Download compression client execution order

Fig.6 Flowchart of the download compression method on FL-Client

Quantization Codec

The quantization codec is the same as that in upload compression.

Code Implementation Preparation

To use the upload and download compression methods, first successfully complete the training aggregation process for either device or cloud federated scenario, e.g. Implementing a Sentiment Classification Application (Android). The preparation work including datasets and network models and the simulation of the process to initiate multi-client participation in federated learning are described in detail in this document.

Algorithm Open Script

The upload and download compression methods are currently only supported in the device-cloud federated learning scenario. The open method requires setting upload_compress_type='DIFF_SPARSE_QUANT' and download_compress_type='QUANT' in the corresponding yaml in the server startup script when starting the cloud-side service.

The relevant parameter configuration to start the algorithm is given in the cloud-side full startup script.

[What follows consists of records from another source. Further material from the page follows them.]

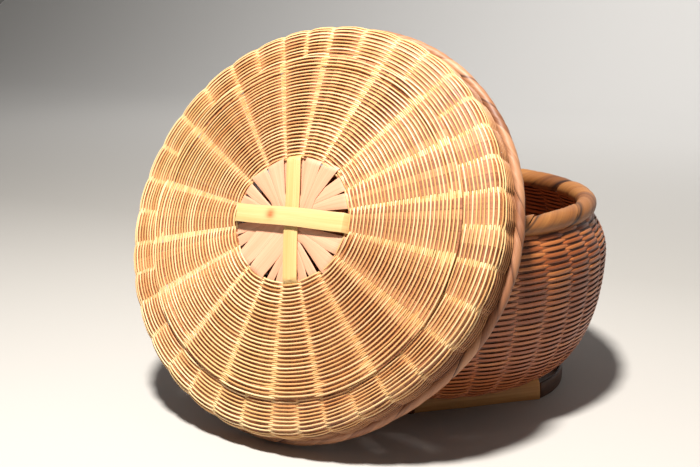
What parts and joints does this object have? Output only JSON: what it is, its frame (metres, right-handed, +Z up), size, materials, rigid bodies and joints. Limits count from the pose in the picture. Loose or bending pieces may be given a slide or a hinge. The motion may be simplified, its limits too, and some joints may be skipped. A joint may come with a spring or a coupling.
{
  "type": "lidded bamboo basket",
  "caption": "Round woven bamboo food basket on a low slat foot, with a domed woven lid leaning on its rim that lifts away.",
  "frame": {"origin": "centre of the underside of the whole object's box, on the surface it stands on", "axes": "+Z up along the basket's axis, -Y the side that the leaning lid faces, +X to the right seen from there"},
  "size_m": [0.3232, 0.334, 0.2773],
  "materials": {
    "pale_strip": "satin",
    "hub_splint": "matte",
    "lid_weave": "satin",
    "lid_rim": "satin",
    "basket_weave": "satin",
    "basket_rim": "satin",
    "foot_slat": "satin",
    "foot_tie": "matte"
  },
  "bodies": {
    "basket": {"base_cross_strip_outer": "pale_strip", "base_cross_strip_inner": "pale_strip", "base_wide_splint_1": "hub_splint", "base_wide_splint_2": "hub_splint", "base_wide_splint_3": "hub_splint", "base_wide_splint_4": "hub_splint", "basket_base_weave": "basket_weave", "basket_corner_weave": "basket_weave", "basket_lower_weave": "basket_weave", "basket_belly_weave": "basket_weave", "basket_shoulder_weave": "basket_weave", "basket_rim": "basket_rim", "foot_slat_front": "foot_slat", "foot_slat_back": "foot_slat", "foot_end_strip_right": "foot_slat", "foot_end_strip_left": "foot_slat", "foot_tie_front_1": "foot_tie", "foot_tie_front_2": "foot_tie", "foot_tie_back_1": "foot_tie", "foot_tie_back_2": "foot_tie"},
    "lid": {"lid_cross_strip_outer": "pale_strip", "lid_cross_strip_inner": "pale_strip", "lid_wide_splint_1": "hub_splint", "lid_wide_splint_2": "hub_splint", "lid_wide_splint_3": "hub_splint", "lid_wide_splint_4": "hub_splint", "lid_crown_weave": "lid_weave", "lid_raised_rows": "lid_weave", "lid_border_weave": "lid_weave", "lid_edge_weave": "lid_weave", "lid_side_weave": "lid_weave", "lid_rim": "lid_rim"}
  },
  "joints": [
    {"name": "lid_lift", "type": "slide", "parent": "basket", "child": "lid", "axis": [0, -0.9135, 0.4067], "range_m": [0, 0.25]}
  ]
}
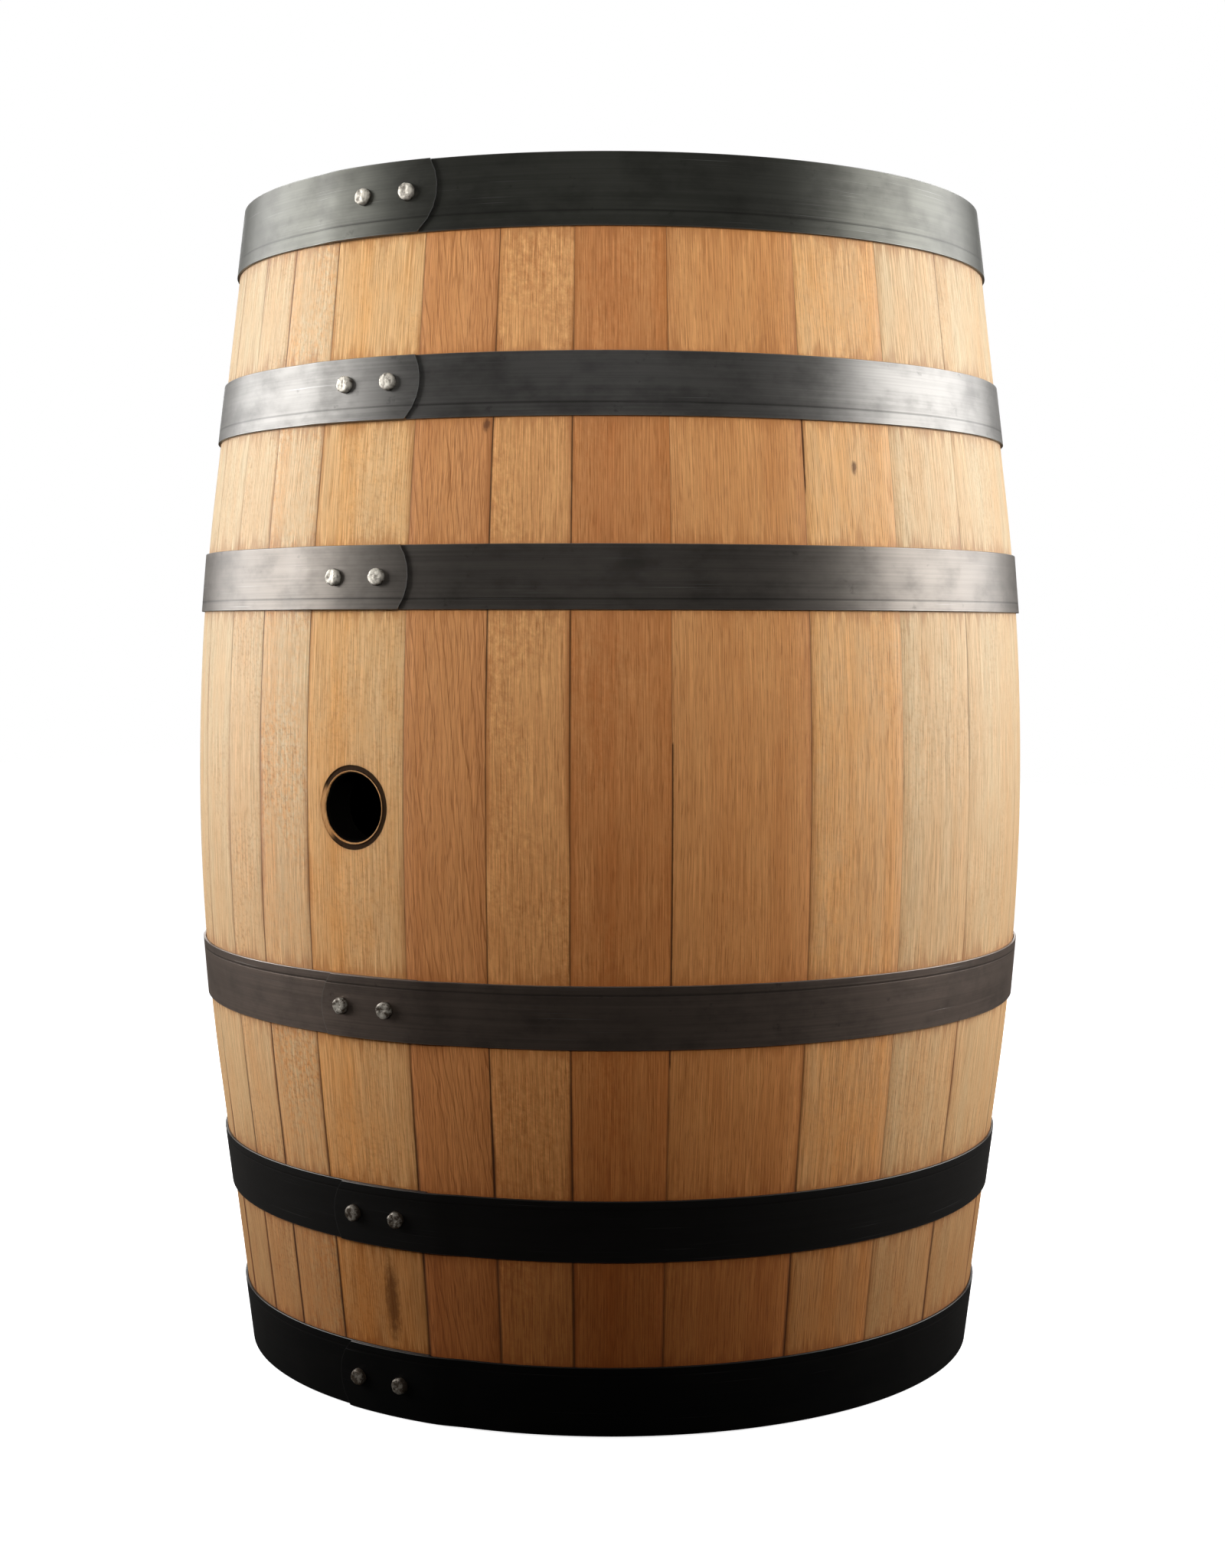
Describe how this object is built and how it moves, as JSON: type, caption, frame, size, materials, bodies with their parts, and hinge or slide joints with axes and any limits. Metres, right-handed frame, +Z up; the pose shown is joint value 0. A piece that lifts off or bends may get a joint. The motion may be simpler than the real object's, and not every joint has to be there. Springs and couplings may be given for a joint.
{
  "type": "oak wine barrel",
  "caption": "Upright oak wine barrel with riveted steel hoops, recessed heads and an open bung hole in the side.",
  "frame": {"origin": "centre of the bottom rim, on the surface the barrel stands on", "axes": "+Z up along the barrel's axis; -Y out through the bung hole"},
  "size_m": [0.6997, 0.7031, 0.95],
  "materials": {
    "stave_oak": "planed, unfinished oak",
    "head_oak": "planed, unfinished oak",
    "hoop_steel": "dark rolled steel strip",
    "rivet_steel": "hammered bright steel",
    "dowel_wood": "turned hardwood",
    "rush": "dried rush"
  },
  "bodies": {
    "root": {"bottom_bilge_hoop": "hoop_steel", "bottom_bilge_rivets": "rivet_steel", "bottom_chime_hoop": "hoop_steel", "bottom_chime_rivets": "rivet_steel", "bottom_head_board_1": "head_oak", "bottom_head_board_2": "head_oak", "bottom_head_board_3": "head_oak", "bottom_head_board_4": "head_oak", "bottom_head_board_5": "head_oak", "bottom_head_board_6": "head_oak", "bottom_head_dowels": "dowel_wood", "bottom_head_rush_strips": "rush", "bottom_quarter_hoop": "hoop_steel", "bottom_quarter_rivets": "rivet_steel", "bung_stave": "stave_oak", "stave_01": "stave_oak", "stave_02": "stave_oak", "stave_03": "stave_oak", "stave_04": "stave_oak", "stave_05": "stave_oak", "stave_06": "stave_oak", "stave_07": "stave_oak", "stave_08": "stave_oak", "stave_09": "stave_oak", "stave_10": "stave_oak", "stave_11": "stave_oak", "stave_12": "stave_oak", "stave_13": "stave_oak", "stave_14": "stave_oak", "stave_15": "stave_oak", "stave_16": "stave_oak", "stave_17": "stave_oak", "stave_18": "stave_oak", "stave_19": "stave_oak", "stave_20": "stave_oak", "stave_21": "stave_oak", "stave_22": "stave_oak", "stave_23": "stave_oak", "stave_24": "stave_oak", "stave_25": "stave_oak", "stave_26": "stave_oak", "stave_27": "stave_oak", "stave_28": "stave_oak", "stave_29": "stave_oak", "top_bilge_hoop": "hoop_steel", "top_bilge_rivets": "rivet_steel", "top_chime_hoop": "hoop_steel", "top_chime_rivets": "rivet_steel", "top_head_board_1": "head_oak", "top_head_board_2": "head_oak", "top_head_board_3": "head_oak", "top_head_board_4": "head_oak", "top_head_board_5": "head_oak", "top_head_board_6": "head_oak", "top_head_dowels": "dowel_wood", "top_head_rush_strips": "rush", "top_quarter_hoop": "hoop_steel", "top_quarter_rivets": "rivet_steel"}
  },
  "joints": []
}
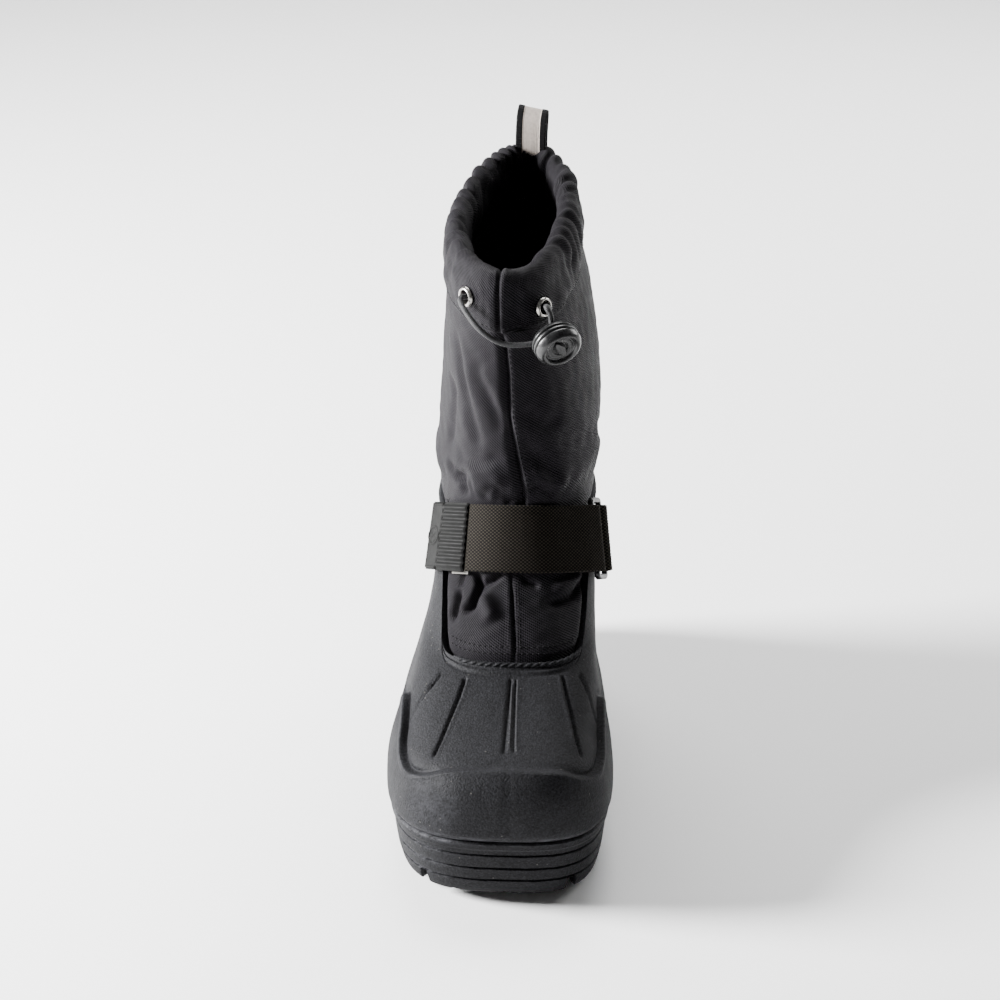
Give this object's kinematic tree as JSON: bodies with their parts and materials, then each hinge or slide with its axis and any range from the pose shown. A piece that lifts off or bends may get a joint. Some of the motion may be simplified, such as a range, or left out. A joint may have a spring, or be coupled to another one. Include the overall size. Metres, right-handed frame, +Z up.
{
  "type": "insulated snow boot",
  "caption": "Right-foot pull-on snow boot: moulded rubber galosh on a lugged sole, padded nylon shaft, drawcord collar with cord lock, hook-and-loop instep strap and heel pull loop.",
  "frame": {"origin": "on the ground under the middle of the boot's bounding box, the boot standing on its sole", "axes": "+Z up along the shaft, -Y towards the toe, +X towards the inner side (the big toe of a right foot)"},
  "size_m": [0.1148, 0.2972, 0.33],
  "materials": {
    "sole_rubber": "matte, fine grain",
    "galosh_rubber": "matte, fine grain",
    "felt": "pile",
    "nylon": "matte twill",
    "eyelet_steel": "nickel plated",
    "cord": "round elastic braid",
    "hard_plastic": "semi gloss",
    "webbing": "coarse weave",
    "soft_plastic": "ribbed, matte",
    "tape": "striped woven tape"
  },
  "bodies": {
    "root": {"outsole": "sole_rubber", "galosh": "galosh_rubber", "insole": "felt", "shaft": "nylon", "collar_casing": "nylon", "eyelet_outer": "eyelet_steel", "eyelet_inner": "eyelet_steel", "drawcord_outer": "cord", "drawcord_inner": "cord", "cord_lock": "hard_plastic", "strap": "webbing", "strap_tip": "soft_plastic", "strap_ring": "hard_plastic", "ring_keeper": "webbing", "pull_loop": "tape"}
  },
  "joints": []
}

After determining the parameter configuration, the user needs to configure the corresponding parameters before executing the training, as follows:

compression:
  upload_compress_type: NO_COMPRESS
  upload_sparse_rate: 0.4
  download_compress_type: NO_COMPRESS

Hyperparameter Names and Reference Values

Hyperparameter Description

upload_compress_type

Upload compression type, string type, including: “NO_COMPRESS”, “DIFF_SPARSE_QUANT”

upload_sparse_rate

Sparse ratio, i.e., weight retention, float type, defined in the domain (0, 1]

download_compress_type

Download compression type, string type, including: “NO_COMPRESS”, “QUANT”

ALBERT Results

The total number of federated learning iterations is 100. The number of client local training epochs is 1. The number of clients is 20. The batchSize is set to 16. The learning rate is 1e-5. Both upload and download compression methods are turned on. The upload sparse ratio is 0.4. The final accuracy on the validation set is 72.5%, and 72.3% for the common federated scenario without compression.